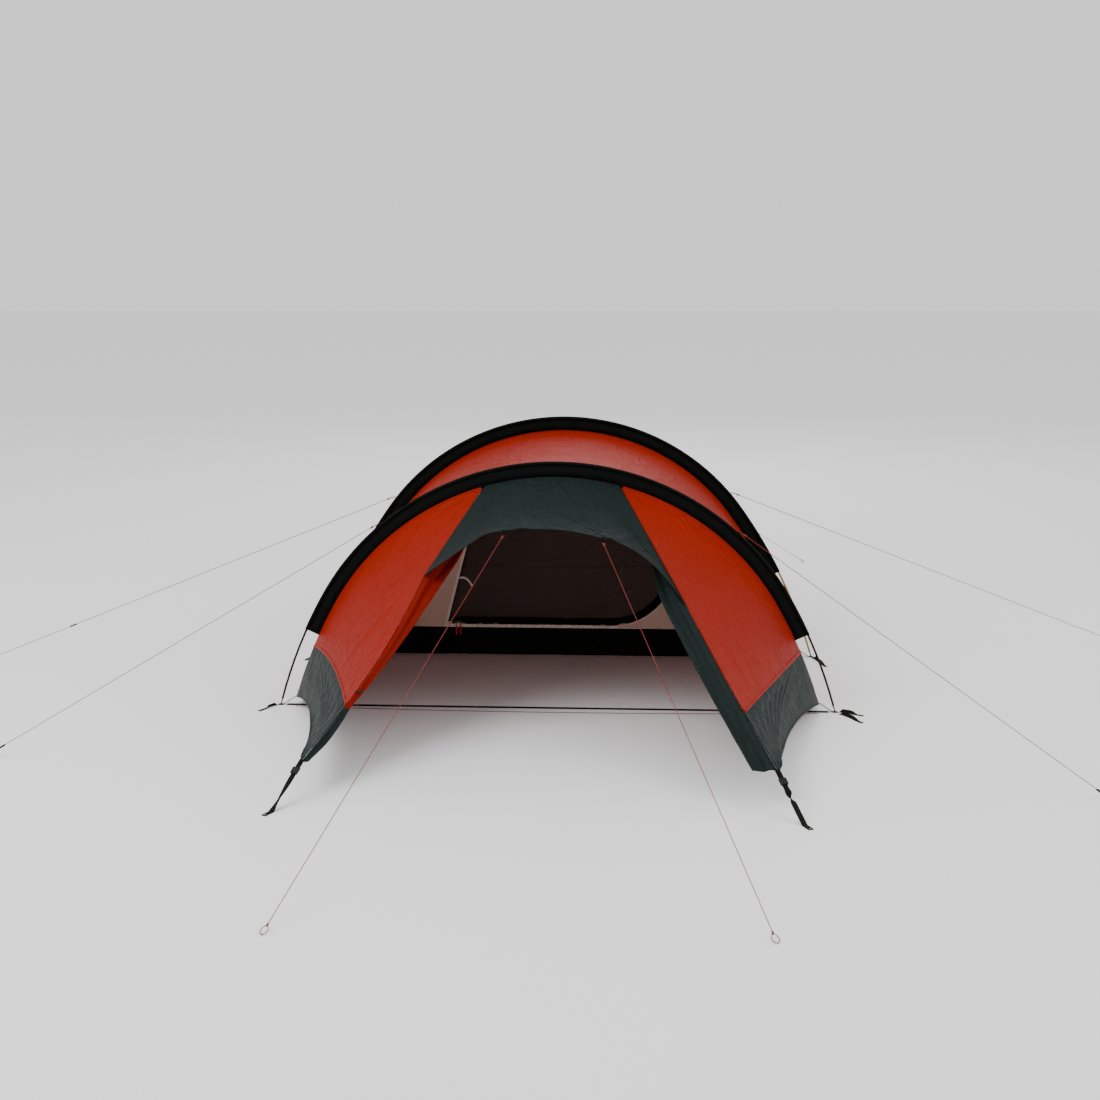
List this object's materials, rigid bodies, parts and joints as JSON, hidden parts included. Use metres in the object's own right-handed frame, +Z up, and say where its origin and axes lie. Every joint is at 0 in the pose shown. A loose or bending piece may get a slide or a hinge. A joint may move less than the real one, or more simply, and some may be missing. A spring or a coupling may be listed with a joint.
{
  "type": "tunnel tent",
  "caption": "Pitched tunnel tent with arched poles in sleeves, a porch held open by guy lines, and a hanging inner tent with a mesh door.",
  "frame": {"origin": "centre of the groundsheet's underside, on the ground", "axes": "+Z up, +X to the right of a person facing the foot end, -Y out of the porch"},
  "size_m": [5.089, 5.3213, 1.0668],
  "materials": {
    "fly_orange": "woven nylon, satin",
    "fly_grey": "woven nylon, satin",
    "sleeve_black": "woven polyester, matt",
    "pole_aluminium": "dark anodised",
    "black_plastic": "moulded acetal",
    "dark_metal": "dark plated",
    "red_tape": "woven tape",
    "elastic": "sheathed elastic",
    "guy_cord": "braided cord",
    "webbing_black": "woven webbing",
    "groundsheet_black": "coated polyester",
    "inner_taupe": "breathable polyester",
    "mesh_dark": "fine netting",
    "zip_black": "zip tape and flap",
    "tape_cream": "woven tape"
  },
  "bodies": {
    "tent": {"back_foot_straps": "webbing_black", "base_strap": "webbing_black", "door_seam_tape": "tape_cream", "door_toggle": "black_plastic", "fly_cabin": "fly_orange", "fly_porch": "fly_orange", "fly_tail": "fly_orange", "fly_tail_end": "fly_orange", "foot_plates": "webbing_black", "foot_tensioners": "webbing_black", "front_left_foot_strap": "webbing_black", "front_left_guy": "guy_cord", "front_pole_sections": "pole_aluminium", "front_right_foot_straps": "webbing_black", "front_right_guy": "guy_cord", "front_sleeve": "sleeve_black", "groundsheet": "groundsheet_black", "guy_tabs": "webbing_black", "hood": "fly_grey", "hood_left_guy": "guy_cord", "hood_right_guy": "guy_cord", "inner_body": "inner_taupe", "inner_foot_wall": "inner_taupe", "inner_front_wall": "inner_taupe", "inner_hangers": "elastic", "left_corner_patch": "fly_grey", "left_corner_strap": "webbing_black", "left_edge_strip": "fly_orange", "left_porch_panel": "fly_orange", "mid_left_guy": "guy_cord", "mid_pole_sections": "pole_aluminium", "mid_right_guy": "guy_cord", "mid_sleeve": "sleeve_black", "pole_ferrules": "pole_aluminium", "pole_shock_cords": "elastic", "pole_tips": "pole_aluminium", "porch_cord": "guy_cord", "rear_left_guy": "guy_cord", "rear_pole_sections": "pole_aluminium", "rear_right_guy": "guy_cord", "rear_sleeve": "sleeve_black", "right_corner_patch": "fly_grey", "right_corner_strap": "webbing_black", "right_porch_panel": "fly_orange", "rolled_door_strip": "fly_grey", "tail_peg_straps": "webbing_black"},
    "inner_door": {"inner_door": "mesh_dark", "inner_door_zip": "zip_black", "tie_back": "tape_cream"},
    "first_slider": {"first_slider": "dark_metal"},
    "first_pull": {"first_pull": "red_tape"},
    "second_slider": {"second_slider": "dark_metal"},
    "second_pull": {"second_pull": "red_tape"},
    "front_left_runner": {"front_left_runner": "black_plastic"},
    "front_right_runner": {"front_right_runner": "black_plastic"},
    "mid_left_runner": {"mid_left_runner": "black_plastic"},
    "mid_right_runner": {"mid_right_runner": "black_plastic"},
    "left_corner_buckle": {"left_corner_buckle": "black_plastic"},
    "right_corner_buckle": {"right_corner_buckle": "black_plastic"}
  },
  "joints": [
    {"name": "inner_door_swing", "type": "hinge", "parent": "tent", "child": "inner_door", "pos_m": [-0.523, -1.053, 0.15], "axis": [-0.2567, 0, -0.9665], "range_deg": [0, 70]},
    {"name": "first_slider_travel", "type": "slide", "parent": "inner_door", "child": "first_slider", "axis": [1, 0, 0], "range_m": [0, 0.008]},
    {"name": "first_pull_swing", "type": "hinge", "parent": "first_slider", "child": "first_pull", "pos_m": [-0.484, -1.0578, 0.142], "axis": [-1, 0, 0], "range_deg": [0, 80]},
    {"name": "second_slider_travel", "type": "slide", "parent": "inner_door", "child": "second_slider", "axis": [1, 0, 0], "range_m": [0, 0.66]},
    {"name": "second_pull_swing", "type": "hinge", "parent": "second_slider", "child": "second_pull", "pos_m": [-0.466, -1.0578, 0.142], "axis": [-1, 0, 0], "range_deg": [0, 80]},
    {"name": "front_left_runner_slide", "type": "slide", "parent": "tent", "child": "front_left_runner", "axis": [0.7931, 0.4212, 0.44], "range_m": [0, 1.2]},
    {"name": "front_right_runner_slide", "type": "slide", "parent": "tent", "child": "front_right_runner", "axis": [-0.6947, 0.5827, 0.4217], "range_m": [0, 1.2]},
    {"name": "mid_left_runner_slide", "type": "slide", "parent": "tent", "child": "mid_left_runner", "axis": [0.923, 0.1311, 0.3619], "range_m": [-0.32, 0.9]},
    {"name": "mid_right_runner_slide", "type": "slide", "parent": "tent", "child": "mid_right_runner", "axis": [-0.915, -0.1513, 0.3741], "range_m": [0, 1.2]},
    {"name": "left_corner_buckle_slide", "type": "slide", "parent": "tent", "child": "left_corner_buckle", "axis": [-0.3495, -0.7001, -0.6226], "range_m": [0, 0.09]},
    {"name": "right_corner_buckle_slide", "type": "slide", "parent": "tent", "child": "right_corner_buckle", "axis": [0.3522, -0.7073, -0.6129], "range_m": [0, 0.09]}
  ]
}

* * * * * * * * *

## Exercise requirements
Select every line above that contains the word "joints", and copy it.

## Solution
List this object's materials, rigid bodies, parts and joints as JSON, hidden parts included. Use metres in the object's own right-handed frame, +Z up, and say where its origin and axes lie. Every joint is at 0 in the pose shown. A loose or bending piece may get a slide or a hinge. A joint may move less than the real one, or more simply, and some may be missing. A spring or a coupling may be listed with a joint.
  "joints": [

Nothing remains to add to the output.